Bir ihtimal daha var. O da bunun gerçek olmadığı ve başka bir amaçla
uydurulduğudur.
Bilimsel araştırmalar
yapan John Lamb, Aratos’un Tarsuslu olduğunu belirtir.
Kurtuluşunu
mezarlıkta arayan kent: Mersin
Ayan’a göre
Aratos’un mezarı meselesi, bu arkeolojik zenginlik üzerinden Mersin’e altın
fırsatlar yaratıyor. Ayan şöyle yazmış, “Mersin2i tüm dünya gündemine
oturtacak, arkeolojik zenginlik adına kaderini değiştirip, ilgi odağı haline
getirecek altın fırsatı yaratacak keşif…”
Altın bir
fırsat var ama Mersinli sanayiciler ve iş adamları kaz gelecek yerden tavuğu
esirgiyorlar. Ayan da bir liberal gibi düşünüp hem Aratos’un mezarını nasıl
paraya çeviririzin hem de bu fırsatı değerlendirmedikleri için sanayici ve iş
adamlarına sitem edip akıl verme peşinde.
Bunu da
şöyle yazmış, “Büyükşehir Belediyesinin başını çekeceği bir oluşum yıllardır
kentin kaymağını yiyip, çevresini kirletirken Mersin'e tek kuruşluk desteği çok
gören onca sanayi kuruluşu, şirket, holding. Hem dünya çapında tanıtımlarına
inanılmaz katkı yapacak bir keşfe sponsor olacaklar hem de Mersin'e olan
borçlarının bir kısmını böylesi kutsal sayılacak bir projeye katkı yaparak
ödeyecekler”.
Yani diyor
ki, iş adamları, sanayiciler pamuk eller cebe. Eğer para verip sponsor
olursanız, Aratos’un mezarı sizi daha da zengin edecek. Yazı devam ediyor ve
şöyle diyor, “Unutmayalım, ortaya çıkarılacak Aratos mezarı, sadece
arkeolojik anlamda değil, tarihe yolculuk adına da Mersin' e inanılmaz katkıda
bulunacak”. Ayan, “İnanılmaz katkı” derken aslında burada paradan söz
ediyor. Turizmden, yeni yatırımlardan ve zenginleşmeden. Yani tamamen duygusal.

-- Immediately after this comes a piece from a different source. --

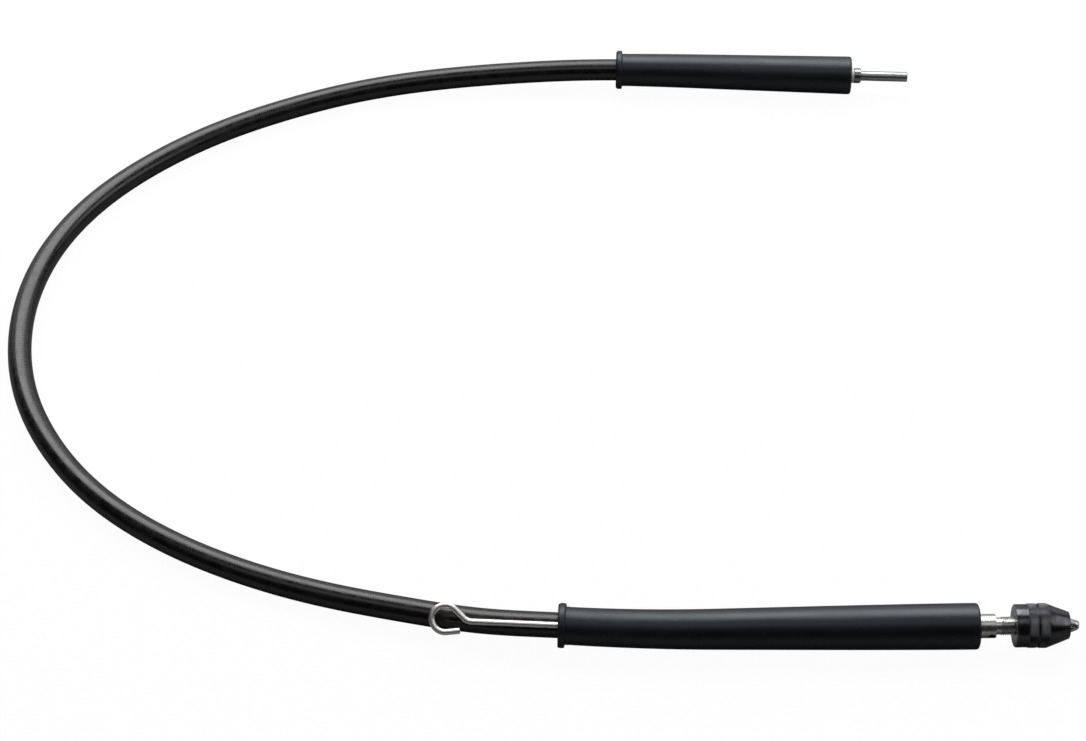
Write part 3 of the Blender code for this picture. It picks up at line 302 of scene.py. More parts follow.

Zaten yazının başlığındaki Aratos' un mezarı, Mersin' in önüne gelen tarihi
şans” da aslında bu akçeli işlere vurgudur.
Bu yaklaşımı
bir zamanlar Tarsus belediyesi ve iş dünyası da St. Paul Kilisesi’ni Vatikan’a
pazarlayıp satmaya çalıştıklarında göstermişlerdi. Hatta o zamanın yerel gazete
başlıkları şöyleydi, “Tarsus’a dolar yağacak”.
Bugün
Aratos’un mezarının Soli’de olduğunu iddia etme çabasında olanların önemli bir
bölümünün derdi de bu; Mersin’e dolar ve Euro yağacak.
Yani
anlayacağınız Mersin’in kurtuluşu Soli’deki mezar kalıntısının Aratos’a ait
olup olmadığına bağlı.
Mersin,
Aratos’un olmayan mezarına sahip çıkarken Tarsus ve bu kentte 17 yıldır
yayınlanan Aratos dergisi, Aratos’un felsefesine sahip çıkıyor.
Birileri
Aratos’un mezarını uğraşmaya devam etsin, Aratos, Tarsus’ta uzun zamandır çok
sayıda etkinlikle yoluna devam ediyor.